• Do this
Each line below should be quoted exactly, please.

::: Information supplied :::

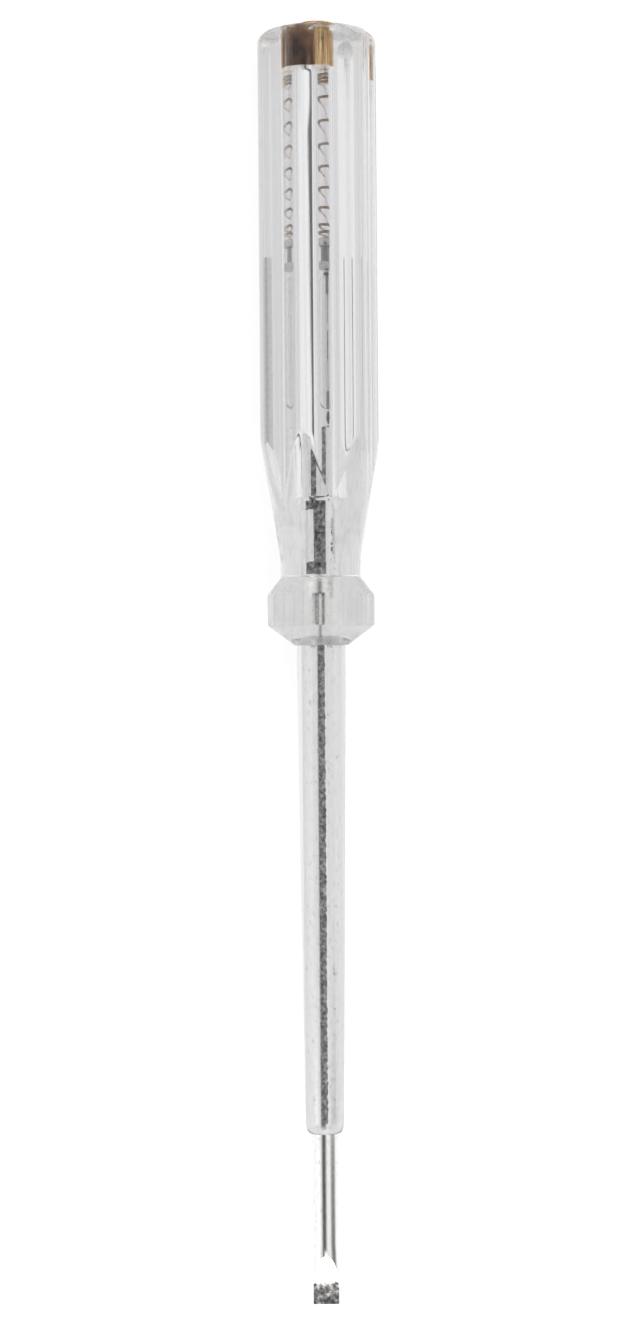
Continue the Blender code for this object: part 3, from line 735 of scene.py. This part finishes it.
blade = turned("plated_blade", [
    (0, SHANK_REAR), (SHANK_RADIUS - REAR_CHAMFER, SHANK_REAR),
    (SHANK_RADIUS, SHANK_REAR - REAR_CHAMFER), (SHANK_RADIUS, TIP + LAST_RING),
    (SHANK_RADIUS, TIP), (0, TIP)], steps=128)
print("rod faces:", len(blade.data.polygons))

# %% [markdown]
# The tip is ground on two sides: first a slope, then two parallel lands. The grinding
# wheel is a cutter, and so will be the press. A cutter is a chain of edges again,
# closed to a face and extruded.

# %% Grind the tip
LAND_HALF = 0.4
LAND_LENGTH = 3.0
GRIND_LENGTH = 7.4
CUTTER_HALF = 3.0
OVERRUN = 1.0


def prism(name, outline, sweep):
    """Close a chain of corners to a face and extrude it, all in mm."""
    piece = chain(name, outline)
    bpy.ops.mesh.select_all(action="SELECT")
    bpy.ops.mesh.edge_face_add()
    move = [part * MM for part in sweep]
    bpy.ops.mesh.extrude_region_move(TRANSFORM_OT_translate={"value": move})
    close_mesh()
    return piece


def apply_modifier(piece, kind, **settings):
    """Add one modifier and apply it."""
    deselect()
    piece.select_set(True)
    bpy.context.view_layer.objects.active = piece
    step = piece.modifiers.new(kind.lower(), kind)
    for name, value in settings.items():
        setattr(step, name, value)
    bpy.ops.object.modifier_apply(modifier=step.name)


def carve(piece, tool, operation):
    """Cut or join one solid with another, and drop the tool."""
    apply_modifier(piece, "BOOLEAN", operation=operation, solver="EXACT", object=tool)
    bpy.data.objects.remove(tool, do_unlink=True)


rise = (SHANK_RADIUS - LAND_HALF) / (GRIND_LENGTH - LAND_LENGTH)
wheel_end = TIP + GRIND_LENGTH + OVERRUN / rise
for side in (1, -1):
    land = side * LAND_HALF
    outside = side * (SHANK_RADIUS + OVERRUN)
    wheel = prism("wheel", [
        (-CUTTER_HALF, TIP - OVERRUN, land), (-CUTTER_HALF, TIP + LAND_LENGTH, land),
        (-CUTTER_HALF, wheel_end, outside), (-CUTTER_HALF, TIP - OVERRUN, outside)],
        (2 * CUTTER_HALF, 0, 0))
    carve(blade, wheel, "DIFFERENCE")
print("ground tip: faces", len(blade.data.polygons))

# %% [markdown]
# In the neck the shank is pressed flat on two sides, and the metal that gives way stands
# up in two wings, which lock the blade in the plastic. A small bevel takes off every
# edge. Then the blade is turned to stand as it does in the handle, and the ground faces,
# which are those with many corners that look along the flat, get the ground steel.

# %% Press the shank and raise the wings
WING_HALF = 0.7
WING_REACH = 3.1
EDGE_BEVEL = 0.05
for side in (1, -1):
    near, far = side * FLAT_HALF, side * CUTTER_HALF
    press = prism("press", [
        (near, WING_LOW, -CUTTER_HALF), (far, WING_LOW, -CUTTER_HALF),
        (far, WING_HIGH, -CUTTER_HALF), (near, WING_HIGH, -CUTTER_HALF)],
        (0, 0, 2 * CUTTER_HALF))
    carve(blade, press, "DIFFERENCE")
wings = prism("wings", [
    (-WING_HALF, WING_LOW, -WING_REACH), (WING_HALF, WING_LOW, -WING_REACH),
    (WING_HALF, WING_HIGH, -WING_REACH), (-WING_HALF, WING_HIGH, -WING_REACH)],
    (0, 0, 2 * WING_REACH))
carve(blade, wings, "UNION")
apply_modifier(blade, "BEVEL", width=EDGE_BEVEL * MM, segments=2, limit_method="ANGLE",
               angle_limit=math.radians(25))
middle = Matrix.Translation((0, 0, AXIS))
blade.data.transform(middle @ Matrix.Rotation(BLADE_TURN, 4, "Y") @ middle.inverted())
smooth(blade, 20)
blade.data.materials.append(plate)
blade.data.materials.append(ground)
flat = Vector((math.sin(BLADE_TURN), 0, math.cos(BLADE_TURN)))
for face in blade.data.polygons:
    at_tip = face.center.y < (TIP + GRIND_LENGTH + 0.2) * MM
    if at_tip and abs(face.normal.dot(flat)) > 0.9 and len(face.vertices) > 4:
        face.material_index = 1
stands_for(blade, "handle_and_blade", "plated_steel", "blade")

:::

• Output for this task
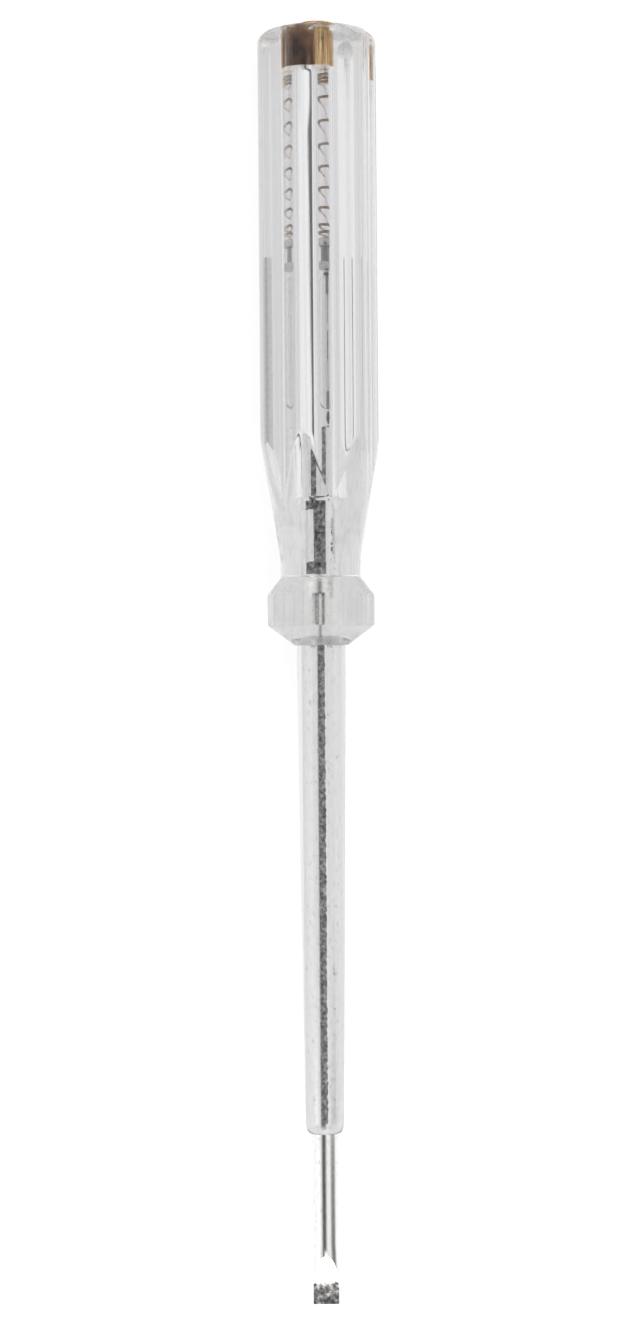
Continue the Blender code for this object: part 3, from line 735 of scene.py. This part finishes it.
blade = turned("plated_blade", [
    (0, SHANK_REAR), (SHANK_RADIUS - REAR_CHAMFER, SHANK_REAR),
    (SHANK_RADIUS, SHANK_REAR - REAR_CHAMFER), (SHANK_RADIUS, TIP + LAST_RING),
    (SHANK_RADIUS, TIP), (0, TIP)], steps=128)
print("rod faces:", len(blade.data.polygons))

# %% [markdown]
# The tip is ground on two sides: first a slope, then two parallel lands. The grinding
# wheel is a cutter, and so will be the press. A cutter is a chain of edges again,
# closed to a face and extruded.

# %% Grind the tip
LAND_HALF = 0.4
LAND_LENGTH = 3.0
GRIND_LENGTH = 7.4
CUTTER_HALF = 3.0
OVERRUN = 1.0


def prism(name, outline, sweep):
    """Close a chain of corners to a face and extrude it, all in mm."""
    piece = chain(name, outline)
    bpy.ops.mesh.select_all(action="SELECT")
    bpy.ops.mesh.edge_face_add()
    move = [part * MM for part in sweep]
    bpy.ops.mesh.extrude_region_move(TRANSFORM_OT_translate={"value": move})
    close_mesh()
    return piece


def apply_modifier(piece, kind, **settings):
    """Add one modifier and apply it."""
    deselect()
    piece.select_set(True)
    bpy.context.view_layer.objects.active = piece
    step = piece.modifiers.new(kind.lower(), kind)
    for name, value in settings.items():
        setattr(step, name, value)
    bpy.ops.object.modifier_apply(modifier=step.name)


def carve(piece, tool, operation):
    """Cut or join one solid with another, and drop the tool."""
    apply_modifier(piece, "BOOLEAN", operation=operation, solver="EXACT", object=tool)
    bpy.data.objects.remove(tool, do_unlink=True)


rise = (SHANK_RADIUS - LAND_HALF) / (GRIND_LENGTH - LAND_LENGTH)
wheel_end = TIP + GRIND_LENGTH + OVERRUN / rise
for side in (1, -1):
    land = side * LAND_HALF
    outside = side * (SHANK_RADIUS + OVERRUN)
    wheel = prism("wheel", [
        (-CUTTER_HALF, TIP - OVERRUN, land), (-CUTTER_HALF, TIP + LAND_LENGTH, land),
        (-CUTTER_HALF, wheel_end, outside), (-CUTTER_HALF, TIP - OVERRUN, outside)],
        (2 * CUTTER_HALF, 0, 0))
    carve(blade, wheel, "DIFFERENCE")
print("ground tip: faces", len(blade.data.polygons))

# %% [markdown]
# In the neck the shank is pressed flat on two sides, and the metal that gives way stands
# up in two wings, which lock the blade in the plastic. A small bevel takes off every
# edge. Then the blade is turned to stand as it does in the handle, and the ground faces,
# which are those with many corners that look along the flat, get the ground steel.

# %% Press the shank and raise the wings
WING_HALF = 0.7
WING_REACH = 3.1
EDGE_BEVEL = 0.05
for side in (1, -1):
    near, far = side * FLAT_HALF, side * CUTTER_HALF
    press = prism("press", [
        (near, WING_LOW, -CUTTER_HALF), (far, WING_LOW, -CUTTER_HALF),
        (far, WING_HIGH, -CUTTER_HALF), (near, WING_HIGH, -CUTTER_HALF)],
        (0, 0, 2 * CUTTER_HALF))
    carve(blade, press, "DIFFERENCE")
wings = prism("wings", [
    (-WING_HALF, WING_LOW, -WING_REACH), (WING_HALF, WING_LOW, -WING_REACH),
    (WING_HALF, WING_HIGH, -WING_REACH), (-WING_HALF, WING_HIGH, -WING_REACH)],
    (0, 0, 2 * WING_REACH))
carve(blade, wings, "UNION")
apply_modifier(blade, "BEVEL", width=EDGE_BEVEL * MM, segments=2, limit_method="ANGLE",
               angle_limit=math.radians(25))
middle = Matrix.Translation((0, 0, AXIS))
blade.data.transform(middle @ Matrix.Rotation(BLADE_TURN, 4, "Y") @ middle.inverted())
smooth(blade, 20)
blade.data.materials.append(plate)
blade.data.materials.append(ground)
flat = Vector((math.sin(BLADE_TURN), 0, math.cos(BLADE_TURN)))
for face in blade.data.polygons:
    at_tip = face.center.y < (TIP + GRIND_LENGTH + 0.2) * MM
    if at_tip and abs(face.normal.dot(flat)) > 0.9 and len(face.vertices) > 4:
        face.material_index = 1
stands_for(blade, "handle_and_blade", "plated_steel", "blade")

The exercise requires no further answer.